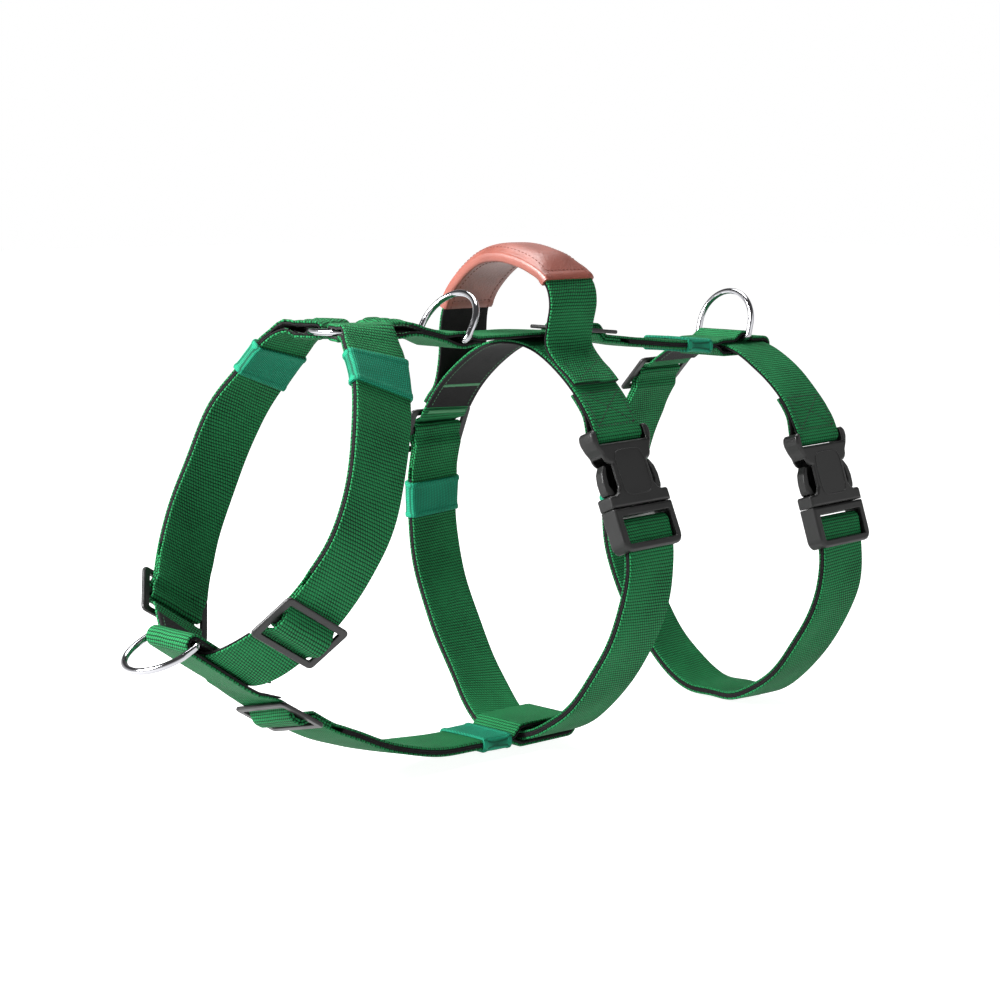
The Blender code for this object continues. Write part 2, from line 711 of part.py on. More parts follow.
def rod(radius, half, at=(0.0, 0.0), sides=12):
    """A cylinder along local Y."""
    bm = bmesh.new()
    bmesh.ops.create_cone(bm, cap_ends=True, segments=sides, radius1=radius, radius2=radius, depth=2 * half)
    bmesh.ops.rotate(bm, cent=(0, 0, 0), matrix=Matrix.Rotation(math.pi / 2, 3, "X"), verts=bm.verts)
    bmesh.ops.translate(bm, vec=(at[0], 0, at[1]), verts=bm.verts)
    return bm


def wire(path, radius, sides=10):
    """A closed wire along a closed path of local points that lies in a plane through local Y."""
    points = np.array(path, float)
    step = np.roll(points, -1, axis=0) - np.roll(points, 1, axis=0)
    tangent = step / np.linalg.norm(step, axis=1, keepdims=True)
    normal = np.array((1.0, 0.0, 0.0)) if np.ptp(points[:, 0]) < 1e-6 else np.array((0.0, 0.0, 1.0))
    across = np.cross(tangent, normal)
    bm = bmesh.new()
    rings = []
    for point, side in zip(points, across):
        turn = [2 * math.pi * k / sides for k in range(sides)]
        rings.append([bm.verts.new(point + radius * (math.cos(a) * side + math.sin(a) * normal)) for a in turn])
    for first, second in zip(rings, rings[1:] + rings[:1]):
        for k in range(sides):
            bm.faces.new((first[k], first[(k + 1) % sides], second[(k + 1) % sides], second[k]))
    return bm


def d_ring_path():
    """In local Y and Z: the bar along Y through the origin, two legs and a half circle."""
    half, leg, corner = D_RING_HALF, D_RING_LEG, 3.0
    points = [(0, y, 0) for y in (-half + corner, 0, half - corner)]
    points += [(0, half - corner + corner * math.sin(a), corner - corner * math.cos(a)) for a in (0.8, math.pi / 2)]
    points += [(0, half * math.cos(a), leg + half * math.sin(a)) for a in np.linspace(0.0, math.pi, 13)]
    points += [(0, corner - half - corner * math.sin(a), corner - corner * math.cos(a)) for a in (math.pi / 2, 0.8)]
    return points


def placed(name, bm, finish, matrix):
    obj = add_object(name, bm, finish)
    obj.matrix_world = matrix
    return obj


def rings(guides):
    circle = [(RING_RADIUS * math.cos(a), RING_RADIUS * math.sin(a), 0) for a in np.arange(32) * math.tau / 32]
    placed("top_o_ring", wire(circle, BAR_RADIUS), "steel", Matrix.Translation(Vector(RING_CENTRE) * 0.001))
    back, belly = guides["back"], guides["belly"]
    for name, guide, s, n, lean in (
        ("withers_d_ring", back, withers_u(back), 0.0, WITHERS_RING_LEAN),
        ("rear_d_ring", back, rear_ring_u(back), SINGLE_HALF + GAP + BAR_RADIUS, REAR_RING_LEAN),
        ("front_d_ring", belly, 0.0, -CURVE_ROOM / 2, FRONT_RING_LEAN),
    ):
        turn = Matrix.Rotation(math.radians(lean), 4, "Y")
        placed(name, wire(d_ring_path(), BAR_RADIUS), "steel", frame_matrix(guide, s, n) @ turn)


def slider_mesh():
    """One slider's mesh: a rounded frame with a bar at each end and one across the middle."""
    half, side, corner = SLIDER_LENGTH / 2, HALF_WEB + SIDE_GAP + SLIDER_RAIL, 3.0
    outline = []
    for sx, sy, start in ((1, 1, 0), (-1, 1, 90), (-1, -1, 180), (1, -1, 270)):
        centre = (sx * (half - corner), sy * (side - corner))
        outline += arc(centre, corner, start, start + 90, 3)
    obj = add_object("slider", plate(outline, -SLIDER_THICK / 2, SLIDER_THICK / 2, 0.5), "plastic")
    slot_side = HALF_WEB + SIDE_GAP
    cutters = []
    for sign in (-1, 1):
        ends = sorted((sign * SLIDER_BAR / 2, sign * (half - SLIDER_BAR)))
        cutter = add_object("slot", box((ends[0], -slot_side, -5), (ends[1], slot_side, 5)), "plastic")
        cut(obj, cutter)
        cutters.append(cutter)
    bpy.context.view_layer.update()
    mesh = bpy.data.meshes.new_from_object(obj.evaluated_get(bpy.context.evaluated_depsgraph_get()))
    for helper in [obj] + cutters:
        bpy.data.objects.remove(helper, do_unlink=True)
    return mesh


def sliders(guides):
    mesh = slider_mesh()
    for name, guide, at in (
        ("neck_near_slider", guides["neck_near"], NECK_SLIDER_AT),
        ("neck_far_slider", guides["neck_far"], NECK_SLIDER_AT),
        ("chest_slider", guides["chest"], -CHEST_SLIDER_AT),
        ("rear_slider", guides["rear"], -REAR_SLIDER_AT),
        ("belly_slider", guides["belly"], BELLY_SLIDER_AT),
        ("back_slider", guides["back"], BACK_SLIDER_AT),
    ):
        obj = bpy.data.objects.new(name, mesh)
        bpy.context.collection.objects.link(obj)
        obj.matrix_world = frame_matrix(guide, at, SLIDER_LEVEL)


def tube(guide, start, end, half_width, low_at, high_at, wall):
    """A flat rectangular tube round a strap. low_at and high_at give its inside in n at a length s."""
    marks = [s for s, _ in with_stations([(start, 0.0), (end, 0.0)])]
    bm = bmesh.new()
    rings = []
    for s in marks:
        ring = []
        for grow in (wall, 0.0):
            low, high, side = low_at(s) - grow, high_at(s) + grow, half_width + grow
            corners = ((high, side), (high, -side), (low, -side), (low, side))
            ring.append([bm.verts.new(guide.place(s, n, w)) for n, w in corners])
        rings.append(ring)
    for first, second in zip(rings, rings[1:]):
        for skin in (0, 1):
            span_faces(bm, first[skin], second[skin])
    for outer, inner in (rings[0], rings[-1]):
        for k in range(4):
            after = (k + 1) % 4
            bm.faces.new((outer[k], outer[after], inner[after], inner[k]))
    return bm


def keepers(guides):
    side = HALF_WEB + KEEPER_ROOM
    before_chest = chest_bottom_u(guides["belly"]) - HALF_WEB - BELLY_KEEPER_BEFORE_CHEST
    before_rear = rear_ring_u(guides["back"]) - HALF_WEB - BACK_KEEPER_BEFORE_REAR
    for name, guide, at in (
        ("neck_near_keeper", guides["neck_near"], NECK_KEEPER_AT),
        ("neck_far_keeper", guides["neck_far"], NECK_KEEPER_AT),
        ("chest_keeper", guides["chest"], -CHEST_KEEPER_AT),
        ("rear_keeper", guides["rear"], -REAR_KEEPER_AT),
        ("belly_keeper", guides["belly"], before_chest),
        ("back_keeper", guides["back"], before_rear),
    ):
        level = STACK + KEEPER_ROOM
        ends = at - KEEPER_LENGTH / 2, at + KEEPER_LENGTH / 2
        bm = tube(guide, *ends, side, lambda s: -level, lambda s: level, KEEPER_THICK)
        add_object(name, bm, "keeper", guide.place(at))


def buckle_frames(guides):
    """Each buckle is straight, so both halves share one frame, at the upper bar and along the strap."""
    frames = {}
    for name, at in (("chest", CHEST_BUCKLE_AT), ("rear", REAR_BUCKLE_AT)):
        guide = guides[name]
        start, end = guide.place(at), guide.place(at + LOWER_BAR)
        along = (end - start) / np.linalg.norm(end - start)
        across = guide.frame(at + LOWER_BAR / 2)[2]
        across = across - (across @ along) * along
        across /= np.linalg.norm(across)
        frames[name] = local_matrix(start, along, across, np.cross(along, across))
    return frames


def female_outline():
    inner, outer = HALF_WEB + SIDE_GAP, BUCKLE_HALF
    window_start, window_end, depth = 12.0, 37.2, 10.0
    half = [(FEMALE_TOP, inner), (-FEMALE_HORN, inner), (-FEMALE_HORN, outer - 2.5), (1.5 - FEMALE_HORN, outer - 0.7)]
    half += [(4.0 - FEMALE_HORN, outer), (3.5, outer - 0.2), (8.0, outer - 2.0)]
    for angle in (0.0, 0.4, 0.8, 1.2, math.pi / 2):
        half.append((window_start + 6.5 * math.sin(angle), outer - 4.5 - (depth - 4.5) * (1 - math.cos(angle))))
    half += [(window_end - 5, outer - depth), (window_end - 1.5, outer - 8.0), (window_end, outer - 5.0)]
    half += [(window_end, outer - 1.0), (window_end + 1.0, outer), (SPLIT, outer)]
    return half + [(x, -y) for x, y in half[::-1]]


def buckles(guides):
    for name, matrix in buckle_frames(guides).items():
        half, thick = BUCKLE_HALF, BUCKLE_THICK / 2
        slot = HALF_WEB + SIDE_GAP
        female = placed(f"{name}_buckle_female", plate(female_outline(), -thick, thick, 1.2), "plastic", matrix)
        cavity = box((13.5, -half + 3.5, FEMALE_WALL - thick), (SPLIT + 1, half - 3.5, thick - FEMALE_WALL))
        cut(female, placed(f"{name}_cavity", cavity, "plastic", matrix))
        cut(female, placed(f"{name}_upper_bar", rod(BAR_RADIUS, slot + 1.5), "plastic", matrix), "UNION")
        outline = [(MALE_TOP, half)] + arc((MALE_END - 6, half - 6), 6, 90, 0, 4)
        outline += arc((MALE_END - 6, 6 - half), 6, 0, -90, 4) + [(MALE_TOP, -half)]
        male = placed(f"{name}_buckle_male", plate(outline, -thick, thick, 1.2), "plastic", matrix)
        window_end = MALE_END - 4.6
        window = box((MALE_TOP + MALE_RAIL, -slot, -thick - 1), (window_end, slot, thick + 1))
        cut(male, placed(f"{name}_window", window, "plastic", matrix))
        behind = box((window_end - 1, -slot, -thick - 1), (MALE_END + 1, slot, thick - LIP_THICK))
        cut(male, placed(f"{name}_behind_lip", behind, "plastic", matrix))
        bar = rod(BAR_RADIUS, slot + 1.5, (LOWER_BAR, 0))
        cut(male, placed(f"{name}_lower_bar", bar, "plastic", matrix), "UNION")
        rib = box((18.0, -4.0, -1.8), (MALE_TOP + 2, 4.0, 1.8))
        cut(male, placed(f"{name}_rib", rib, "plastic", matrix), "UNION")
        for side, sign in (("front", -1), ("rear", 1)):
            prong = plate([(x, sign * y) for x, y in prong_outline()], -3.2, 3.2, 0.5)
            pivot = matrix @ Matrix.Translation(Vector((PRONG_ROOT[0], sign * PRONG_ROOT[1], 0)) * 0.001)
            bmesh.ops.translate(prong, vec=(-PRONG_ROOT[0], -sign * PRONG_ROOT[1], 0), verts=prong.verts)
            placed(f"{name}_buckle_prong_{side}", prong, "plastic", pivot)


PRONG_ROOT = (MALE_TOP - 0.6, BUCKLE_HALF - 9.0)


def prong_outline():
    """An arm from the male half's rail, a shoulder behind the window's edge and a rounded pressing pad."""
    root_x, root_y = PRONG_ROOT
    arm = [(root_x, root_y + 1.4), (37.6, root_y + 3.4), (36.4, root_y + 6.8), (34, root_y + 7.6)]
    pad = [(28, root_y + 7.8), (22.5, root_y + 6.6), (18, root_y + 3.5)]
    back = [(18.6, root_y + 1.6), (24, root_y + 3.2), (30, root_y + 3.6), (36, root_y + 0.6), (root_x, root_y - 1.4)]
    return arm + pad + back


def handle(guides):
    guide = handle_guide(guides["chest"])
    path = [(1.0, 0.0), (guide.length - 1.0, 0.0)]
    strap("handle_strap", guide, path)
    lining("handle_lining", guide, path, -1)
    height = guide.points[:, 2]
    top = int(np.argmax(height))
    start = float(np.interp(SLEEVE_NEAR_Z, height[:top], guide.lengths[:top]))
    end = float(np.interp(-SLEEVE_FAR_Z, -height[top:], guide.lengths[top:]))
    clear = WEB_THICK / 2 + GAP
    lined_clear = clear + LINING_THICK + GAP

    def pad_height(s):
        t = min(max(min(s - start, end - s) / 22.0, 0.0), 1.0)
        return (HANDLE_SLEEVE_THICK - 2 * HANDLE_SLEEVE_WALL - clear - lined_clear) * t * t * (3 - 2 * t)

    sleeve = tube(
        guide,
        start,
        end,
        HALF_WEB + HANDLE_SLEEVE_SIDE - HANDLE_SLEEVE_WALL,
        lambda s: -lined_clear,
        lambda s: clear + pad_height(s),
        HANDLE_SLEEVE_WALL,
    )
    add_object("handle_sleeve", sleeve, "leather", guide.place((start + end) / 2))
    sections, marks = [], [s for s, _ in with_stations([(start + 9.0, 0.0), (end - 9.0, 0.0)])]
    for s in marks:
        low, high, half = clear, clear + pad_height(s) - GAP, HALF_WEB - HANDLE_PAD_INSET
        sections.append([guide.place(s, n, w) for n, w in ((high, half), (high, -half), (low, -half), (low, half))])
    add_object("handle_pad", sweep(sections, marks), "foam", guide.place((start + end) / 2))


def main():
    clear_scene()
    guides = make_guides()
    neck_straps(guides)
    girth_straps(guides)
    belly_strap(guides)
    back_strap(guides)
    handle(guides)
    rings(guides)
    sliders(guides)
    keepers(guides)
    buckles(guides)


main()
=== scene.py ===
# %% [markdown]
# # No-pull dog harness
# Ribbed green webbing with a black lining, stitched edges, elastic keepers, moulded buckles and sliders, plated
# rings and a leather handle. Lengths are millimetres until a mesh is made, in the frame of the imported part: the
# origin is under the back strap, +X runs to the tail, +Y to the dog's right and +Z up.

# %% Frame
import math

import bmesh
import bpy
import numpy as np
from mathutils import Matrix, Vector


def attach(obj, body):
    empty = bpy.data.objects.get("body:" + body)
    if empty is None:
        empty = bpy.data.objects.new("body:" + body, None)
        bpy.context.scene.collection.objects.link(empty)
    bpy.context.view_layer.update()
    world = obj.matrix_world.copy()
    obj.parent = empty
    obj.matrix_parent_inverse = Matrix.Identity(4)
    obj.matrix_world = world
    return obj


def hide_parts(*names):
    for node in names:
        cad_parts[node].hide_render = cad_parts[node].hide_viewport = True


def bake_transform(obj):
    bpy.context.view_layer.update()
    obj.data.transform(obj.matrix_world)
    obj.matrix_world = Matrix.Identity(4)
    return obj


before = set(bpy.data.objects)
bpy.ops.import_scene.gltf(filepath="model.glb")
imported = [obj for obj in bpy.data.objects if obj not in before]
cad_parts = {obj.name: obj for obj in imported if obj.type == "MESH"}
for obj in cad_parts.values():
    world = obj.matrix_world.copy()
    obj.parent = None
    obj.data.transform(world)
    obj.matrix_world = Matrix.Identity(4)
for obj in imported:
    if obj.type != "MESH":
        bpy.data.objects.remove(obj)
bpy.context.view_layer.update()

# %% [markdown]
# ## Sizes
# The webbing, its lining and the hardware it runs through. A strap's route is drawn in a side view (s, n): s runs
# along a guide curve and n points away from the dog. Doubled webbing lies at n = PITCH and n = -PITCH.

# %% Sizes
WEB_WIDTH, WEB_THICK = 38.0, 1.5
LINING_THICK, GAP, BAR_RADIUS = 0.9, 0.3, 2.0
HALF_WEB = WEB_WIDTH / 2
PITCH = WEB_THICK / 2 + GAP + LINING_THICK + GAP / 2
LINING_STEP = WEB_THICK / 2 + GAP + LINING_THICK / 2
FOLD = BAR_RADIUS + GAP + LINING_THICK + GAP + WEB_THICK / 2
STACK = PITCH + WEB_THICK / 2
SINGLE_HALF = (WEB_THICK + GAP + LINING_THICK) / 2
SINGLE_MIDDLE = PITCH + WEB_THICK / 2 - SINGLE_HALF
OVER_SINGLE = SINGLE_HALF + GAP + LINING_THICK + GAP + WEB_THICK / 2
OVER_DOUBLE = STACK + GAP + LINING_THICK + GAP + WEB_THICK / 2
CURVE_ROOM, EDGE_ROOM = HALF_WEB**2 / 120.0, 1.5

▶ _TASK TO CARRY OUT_
Of the lines above, extract only those from the line with "sections.append([guide.place(s, n, w)" to the line with "from mathutils import Matrix, Vector", both included, exactly as written.

▶ _ANSWER TO THE TASK_
        sections.append([guide.place(s, n, w) for n, w in ((high, half), (high, -half), (low, -half), (low, half))])
    add_object("handle_pad", sweep(sections, marks), "foam", guide.place((start + end) / 2))


def main():
    clear_scene()
    guides = make_guides()
    neck_straps(guides)
    girth_straps(guides)
    belly_strap(guides)
    back_strap(guides)
    handle(guides)
    rings(guides)
    sliders(guides)
    keepers(guides)
    buckles(guides)


main()
=== scene.py ===
# %% [markdown]
# # No-pull dog harness
# Ribbed green webbing with a black lining, stitched edges, elastic keepers, moulded buckles and sliders, plated
# rings and a leather handle. Lengths are millimetres until a mesh is made, in the frame of the imported part: the
# origin is under the back strap, +X runs to the tail, +Y to the dog's right and +Z up.

# %% Frame
import math

import bmesh
import bpy
import numpy as np
from mathutils import Matrix, Vector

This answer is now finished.